Due to their resolution independence, vector images produce high-quality prints, making them ideal for logos, signage, and other printed materials that require crisp lines at any scale.

  • Layered Editing:

Vector image files often contain layers, making it easier to edit specific parts of a graphic without disrupting other elements.

  • Compatibility:

While vector images require specific software to edit (like Adobe Illustrator), they can be exported to widely compatible formats for viewing, such as PDF or JPEG.

  • Clear Lines and Edges:

The use of paths and outlines ensures that lines and edges remain smooth and clear, with no pixelation, regardless of image size.

  • Animation and 3D Rendering:

Vector graphics are also used in animations and 3D modeling, where their scalability and editability can be leveraged to create complex visual effects and detailed models.

Uses of Vector Images:

  • Logos and Branding:

Vector images are ideal for logos and branding materials that need to be resized frequently without losing quality, from business cards to billboards.

  • Technical Drawings and Schematics:

Their precision and scalability make vector graphics perfect for detailed technical drawings, blueprints, and schematics that require exact measurements.

  • Typography and Lettering:

Vector-based typography allows for clean, scalable text in graphic design projects, ensuring legibility at any size.

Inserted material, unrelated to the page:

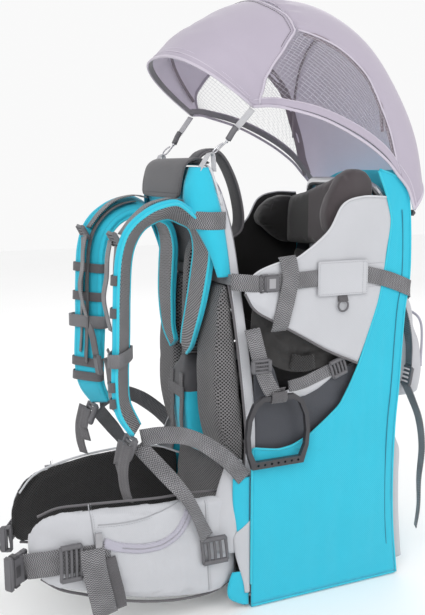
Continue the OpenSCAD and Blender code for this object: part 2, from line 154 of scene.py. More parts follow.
def make(name, verts, faces, mats, body, replaces=(), uvs=None, indices=None, smooth=True, slot=None):
    """A mesh object in metres that rides on a body."""
    mesh = bpy.data.meshes.new(name)
    mesh.from_pydata([tuple(v) for v in np.array(verts) * MM], [], [list(map(int, f)) for f in faces])
    if uvs is not None:
        layer = mesh.uv_layers.new(name="cloth")
        flat = [uv for face in uvs for uv in face]
        layer.data.foreach_set("uv", np.array(flat, float).ravel() * MM)
    for m in as_list(mats):
        mesh.materials.append(m)
    if indices is not None:
        mesh.polygons.foreach_set("material_index", indices)
    bm = bmesh.new()
    bm.from_mesh(mesh)
    bmesh.ops.recalc_face_normals(bm, faces=bm.faces)
    bm.to_mesh(mesh)
    bm.free()
    mesh.polygons.foreach_set("use_smooth", [smooth] * len(mesh.polygons))
    obj = bpy.data.objects.new(name, mesh)
    bpy.context.collection.objects.link(obj)
    return attach(obj, body, replaces)


def sharpen(obj, angle=35):
    """Keeps edges sharper than angle crisp."""
    mesh = obj.data
    bm = bmesh.new()
    bm.from_mesh(mesh)
    limit = math.radians(angle)
    for e in bm.edges:
        e.smooth = not (len(e.link_faces) == 2 and e.calc_face_angle(0) > limit)
    bm.to_mesh(mesh)
    bm.free()
    return obj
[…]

  • Icons and UI Elements:

User interface elements for apps and websites, such as icons and buttons, benefit from the scalability and clarity of vector graphics.

  • Infographics and Charts:

Vector images are used to create clear, resizable infographics and charts that remain sharp and readable when zoomed in or printed.

  • illustrations and Artwork:

Artists and illustrators often use vector graphics for pieces that require clean lines and shapes that can be easily adjusted or scaled.

  • Animations:

Vector images are used in animations because they can be scaled and manipulated frame by frame without losing quality.

  • Printing Projects:

Vector images are preferred for printed materials, such as posters, banners, and flyers, where high resolution is crucial.

  • Engraving and Laser Cutting:

The precision of vector graphics is ideal for engraving and laser cutting processes, which require exact outlines for cutting or etching designs.

  • Product Packaging:

Vector graphics ensure that logos, text, and other design elements on product packaging are sharp and clear, regardless of the size of the packaging.

Key differences between Raster Images and Vector Images

Basis of Comparison Raster Images Vector Images
Basic Definition Pixel-based Path-based
Scalability Limited Unlimited
File Size Larger for detailed images Smaller for simple graphics
Resolution Dependency Yes No
Editing Flexibility Per pixel Per object
Quality at Scale Loses quality Maintains quality
Ideal Use Photos Logos/icons
Zoom Quality Pixelates Remains sharp
Creation Method Drawing, photography Mathematical equations
Common Formats JPEG, PNG, BMP SVG, AI, EPS
Detail Representation High detail possible Better for simple shapes
Compression Lossy or lossless Not applicable
Color Gradients Smooth Less smooth
Animation Frame-based Not typical
Printing Resolution dependent Resolution independent

Key Similarities between Raster Images and Vector Images

  • Digital Graphics:

Both are types of digital images used for various applications in graphic design, web design, and multimedia projects.

  • Editable:

Both raster and vector images can be edited with specialized software, though the tools and techniques for editing will differ.

  • File Formats:

Each has multiple file formats that can be used depending on the project needs and requirements for quality, compatibility, and size.

  • Color Models:

They can incorporate a range of color models (e.g., RGB for screens, CMYK for print) to achieve the desired visual effect.

  • Use in Mixed Media:

Raster and vector images can be combined in a single project to leverage the strengths of each, such as using vector graphics for logos and raster images for background photos in a brochure.

  • Role in Web and Print:

Both play crucial roles in web design and print media, contributing to the visual elements that make up websites, printed materials, and digital media.

  • Professional Tools:

Professional graphic design and editing software, like Adobe Photoshop and illustrator, are capable of working with both raster and vector images, allowing designers to switch between types as needed for their work.